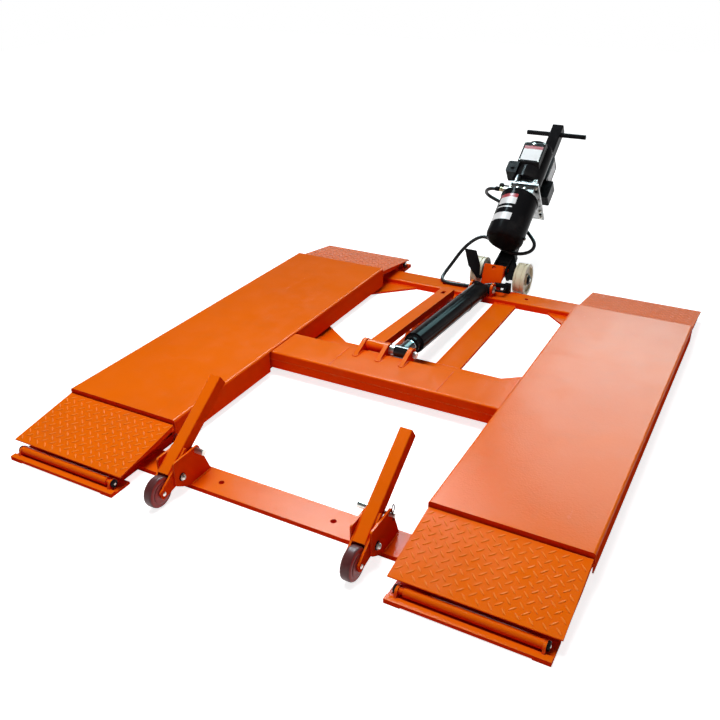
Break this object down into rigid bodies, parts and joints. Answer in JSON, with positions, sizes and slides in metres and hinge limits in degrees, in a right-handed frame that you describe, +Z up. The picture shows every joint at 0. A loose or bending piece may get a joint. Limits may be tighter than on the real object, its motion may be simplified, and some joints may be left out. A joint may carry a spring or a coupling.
{
  "type": "scissor_car_lift",
  "caption": "Low portable scissor lift for cars: two long decks with hinged ramps on crossed arms, a floor frame, a hydraulic cylinder and a wheeled power unit with a tow handle",
  "frame": {"origin": "on the floor, at the centre of the four anchor holes of the floor frame", "axes": "+X across the lift to the right as seen from the caster end, +Y from the caster end to the power unit, +Z up"},
  "size_m": [1.78, 2.7136, 0.6034],
  "materials": {
    "orange_paint": "satin powder coat with a fine orange-peel surface",
    "black_paint": "gloss black paint",
    "ivory_nylon": "cast nylon, slightly worn",
    "maroon_tread": "polyurethane tread, greyed by use",
    "zinc_steel": "zinc-plated steel",
    "chrome_rod": "ground and chromed",
    "cast_aluminium": "machined aluminium",
    "hose_rubber": "smooth black hose cover",
    "black_plastic": "moulded plastic",
    "plain_rubber": "moulded rubber"
  },
  "bodies": {
    "base": {"rails_left": "orange_paint", "rails_right": "orange_paint", "front_sills": "orange_paint", "rear_sills": "orange_paint", "front_cross_plate": "orange_paint", "mid_cross_plate": "orange_paint", "rear_cross_member": "orange_paint", "corner_gussets": "orange_paint", "tie_bar": "orange_paint", "lock_rack": "orange_paint", "cylinder_rear_ears": "orange_paint", "tow_hitch": "orange_paint", "caster_brackets": "orange_paint", "base_hardware": "zinc_steel", "floor_elbow": "black_paint", "hose": "hose_rubber"},
    "arms_a": {"arms_a_left": "orange_paint", "arms_a_right": "orange_paint", "front_pivot_shafts": "orange_paint", "centre_beam": "orange_paint", "clevis_ears": "orange_paint", "clevis_pin": "zinc_steel"},
    "cylinder_rod": {"piston_rod": "chrome_rod"},
    "cylinder_barrel": {"cylinder_barrel": "black_paint"},
    "lock_bar": {"lock_bar": "orange_paint"},
    "trolley": {"trolley_frame": "black_paint", "trolley_handle": "black_paint", "trolley_axle": "zinc_steel", "foot_pedal": "black_paint", "oil_tank": "black_paint", "pump_block": "cast_aluminium", "motor": "black_paint", "electric_boxes": "black_plastic", "pump_fitting": "zinc_steel"},
    "trolley_wheel_left": {"trolley_wheel_left": "ivory_nylon"},
    "trolley_wheel_right": {"trolley_wheel_right": "ivory_nylon"},
    "push_button": {"push_button": "black_plastic"},
    "release_lever": {"release_lever": "plain_rubber"},
    "arms_b_left": {"arms_b_left": "orange_paint"},
    "deck_left": {"deck_left": "orange_paint", "deck_fittings_left": "orange_paint"},
    "top_rollers_left": {"top_rollers_left": "zinc_steel"},
    "bottom_rollers_left": {"bottom_rollers_left": "zinc_steel"},
    "front_ramp_left": {"front_ramp_left": "orange_paint"},
    "rear_ramp_left": {"rear_ramp_left": "orange_paint"},
    "front_sill_roller_left": {"front_sill_roller_left": "orange_paint"},
    "rear_sill_roller_left": {"rear_sill_roller_left": "orange_paint"},
    "caster_lever_left": {"caster_lever_left": "orange_paint"},
    "caster_wheel_left": {"caster_wheel_left": "maroon_tread"},
    "arms_b_right": {"arms_b_right": "orange_paint"},
    "deck_right": {"deck_right": "orange_paint", "deck_fittings_right": "orange_paint"},
    "top_rollers_right": {"top_rollers_right": "zinc_steel"},
    "bottom_rollers_right": {"bottom_rollers_right": "zinc_steel"},
    "front_ramp_right": {"front_ramp_right": "orange_paint"},
    "rear_ramp_right": {"rear_ramp_right": "orange_paint"},
    "front_sill_roller_right": {"front_sill_roller_right": "orange_paint"},
    "rear_sill_roller_right": {"rear_sill_roller_right": "orange_paint"},
    "caster_lever_right": {"caster_lever_right": "orange_paint"},
    "caster_wheel_right": {"caster_wheel_right": "maroon_tread"}
  },
  "joints": [
    {"name": "lift", "type": "hinge", "parent": "base", "child": "arms_a", "pos_m": [0, -0.67037, 0.0273], "axis": [1, 0, 0], "range_deg": [0, 44]},
    {"name": "cylinder_swing", "type": "hinge", "parent": "arms_a", "child": "cylinder_rod", "pos_m": [0, 0, 0.112], "axis": [1, 0, 0], "range_deg": [-65.98, 0.5]},
    {"name": "cylinder_stroke", "type": "slide", "parent": "cylinder_rod", "child": "cylinder_barrel", "axis": [0, 0.9977, -0.0673], "range_m": [-0.001, 0.35867]},
    {"name": "lock_bar_swing", "type": "hinge", "parent": "arms_a", "child": "lock_bar", "pos_m": [0, 0, 0.112], "axis": [1, 0, 0], "range_deg": [-88.77, 0.5]},
    {"name": "scissor_left", "type": "hinge", "parent": "arms_a", "child": "arms_b_left", "pos_m": [-0.664, -0.021, 0.056], "axis": [1, 0, 0], "range_deg": [-89, 1]},
    {"name": "deck_hang_left", "type": "hinge", "parent": "arms_b_left", "child": "deck_left", "pos_m": [-0.664, -0.67037, 0.0847], "axis": [1, 0, 0], "range_deg": [-1, 45]},
    {"name": "top_rollers_left_spin", "type": "hinge", "parent": "arms_a", "child": "top_rollers_left", "pos_m": [-0.664, 0.62837, 0.0847], "axis": [1, 0, 0], "continuous": true},
    {"name": "bottom_rollers_left_spin", "type": "hinge", "parent": "arms_b_left", "child": "bottom_rollers_left", "pos_m": [-0.664, 0.62837, 0.0273], "axis": [1, 0, 0], "continuous": true},
    {"name": "front_ramp_tilt_left", "type": "hinge", "parent": "deck_left", "child": "front_ramp_left", "pos_m": [-0.664, -0.748, 0.0785], "axis": [1, 0, 0], "range_deg": [-9.34, 0]},
    {"name": "rear_ramp_tilt_left", "type": "hinge", "parent": "deck_left", "child": "rear_ramp_left", "pos_m": [-0.664, 0.706, 0.0785], "axis": [1, 0, 0], "range_deg": [0, 8.25]},
    {"name": "front_sill_roller_left_spin", "type": "hinge", "parent": "base", "child": "front_sill_roller_left", "pos_m": [-0.664, -0.994, 0.024], "axis": [1, 0, 0], "continuous": true},
    {"name": "rear_sill_roller_left_spin", "type": "hinge", "parent": "base", "child": "rear_sill_roller_left", "pos_m": [-0.664, 0.985, 0.024], "axis": [1, 0, 0], "continuous": true},
    {"name": "caster_lever_swing_left", "type": "hinge", "parent": "base", "child": "caster_lever_left", "pos_m": [-0.3, -0.915, 0.065], "axis": [1, 0, 0], "range_deg": [0, 35]},
    {"name": "caster_wheel_spin_left", "type": "hinge", "parent": "caster_lever_left", "child": "caster_wheel_left", "pos_m": [-0.3, -0.987, 0.049], "axis": [1, 0, 0], "continuous": true},
    {"name": "trolley_wheel_spin_left", "type": "hinge", "parent": "trolley", "child": "trolley_wheel_left", "pos_m": [-0.066, 0.95, 0.0703], "axis": [1, 0, 0], "continuous": true},
    {"name": "scissor_right", "type": "hinge", "parent": "arms_a", "child": "arms_b_right", "pos_m": [0.664, -0.021, 0.056], "axis": [1, 0, 0], "range_deg": [-89, 1]},
    {"name": "deck_hang_right", "type": "hinge", "parent": "arms_b_right", "child": "deck_right", "pos_m": [0.664, -0.67037, 0.0847], "axis": [1, 0, 0], "range_deg": [-1, 45]},
    {"name": "top_rollers_right_spin", "type": "hinge", "parent": "arms_a", "child": "top_rollers_right", "pos_m": [0.664, 0.62837, 0.0847], "axis": [1, 0, 0], "continuous": true},
    {"name": "bottom_rollers_right_spin", "type": "hinge", "parent": "arms_b_right", "child": "bottom_rollers_right", "pos_m": [0.664, 0.62837, 0.0273], "axis": [1, 0, 0], "continuous": true},
    {"name": "front_ramp_tilt_right", "type": "hinge", "parent": "deck_right", "child": "front_ramp_right", "pos_m": [0.664, -0.748, 0.0785], "axis": [1, 0, 0], "range_deg": [-9.34, 0]},
    {"name": "rear_ramp_tilt_right", "type": "hinge", "parent": "deck_right", "child": "rear_ramp_right", "pos_m": [0.664, 0.706, 0.0785], "axis": [1, 0, 0], "range_deg": [0, 8.25]},
    {"name": "front_sill_roller_right_spin", "type": "hinge", "parent": "base", "child": "front_sill_roller_right", "pos_m": [0.664, -0.994, 0.024], "axis": [1, 0, 0], "continuous": true},
    {"name": "rear_sill_roller_right_spin", "type": "hinge", "parent": "base", "child": "rear_sill_roller_right", "pos_m": [0.664, 0.985, 0.024], "axis": [1, 0, 0], "continuous": true},
    {"name": "caster_lever_swing_right", "type": "hinge", "parent": "base", "child": "caster_lever_right", "pos_m": [0.343, -0.915, 0.065], "axis": [1, 0, 0], "range_deg": [0, 35]},
    {"name": "caster_wheel_spin_right", "type": "hinge", "parent": "caster_lever_right", "child": "caster_wheel_right", "pos_m": [0.343, -0.987, 0.049], "axis": [1, 0, 0], "continuous": true},
    {"name": "trolley_wheel_spin_right", "type": "hinge", "parent": "trolley", "child": "trolley_wheel_right", "pos_m": [0.134, 0.95, 0.0703], "axis": [1, 0, 0], "continuous": true},
    {"name": "trolley_tilt", "type": "hinge", "parent": "base", "child": "trolley", "pos_m": [0.034, 0.932, 0.104], "axis": [1, 0, 0], "range_deg": [0, 45], "deforming": ["hose"]},
    {"name": "release_lever_turn", "type": "hinge", "parent": "trolley", "child": "release_lever", "pos_m": [-0.0343, 1.19492, 0.40675], "axis": [1, 0, 0], "range_deg": [-20, 20], "stiffness_Nm_per_rad": 0.3},
    {"name": "push_button_press", "type": "slide", "parent": "trolley", "child": "push_button", "axis": [0, 0.5821, -0.8131], "range_m": [0, 0.004], "stiffness_N_per_m": 400}
  ],
  "couplings": [
    {"joint": "cylinder_swing", "follows": "lift", "ratio": -1.4882},
    {"joint": "cylinder_stroke", "follows": "lift", "m_per_rad": 0.46444},
    {"joint": "lock_bar_swing", "follows": "lift", "ratio": -2.0062},
    {"joint": "scissor_left", "follows": "lift", "ratio": -2},
    {"joint": "deck_hang_left", "follows": "lift", "ratio": 1},
    {"joint": "scissor_right", "follows": "lift", "ratio": -2},
    {"joint": "deck_hang_right", "follows": "lift", "ratio": 1}
  ]
}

§

• **Exercise instructions**
Gather all lines where the word "with" appears.

• **The solution**
Break this object down into rigid bodies, parts and joints. Answer in JSON, with positions, sizes and slides in metres and hinge limits in degrees, in a right-handed frame that you describe, +Z up. The picture shows every joint at 0. A loose or bending piece may get a joint. Limits may be tighter than on the real object, its motion may be simplified, and some joints may be left out. A joint may carry a spring or a coupling.
  "caption": "Low portable scissor lift for cars: two long decks with hinged ramps on crossed arms, a floor frame, a hydraulic cylinder and a wheeled power unit with a tow handle",
    "orange_paint": "satin powder coat with a fine orange-peel surface",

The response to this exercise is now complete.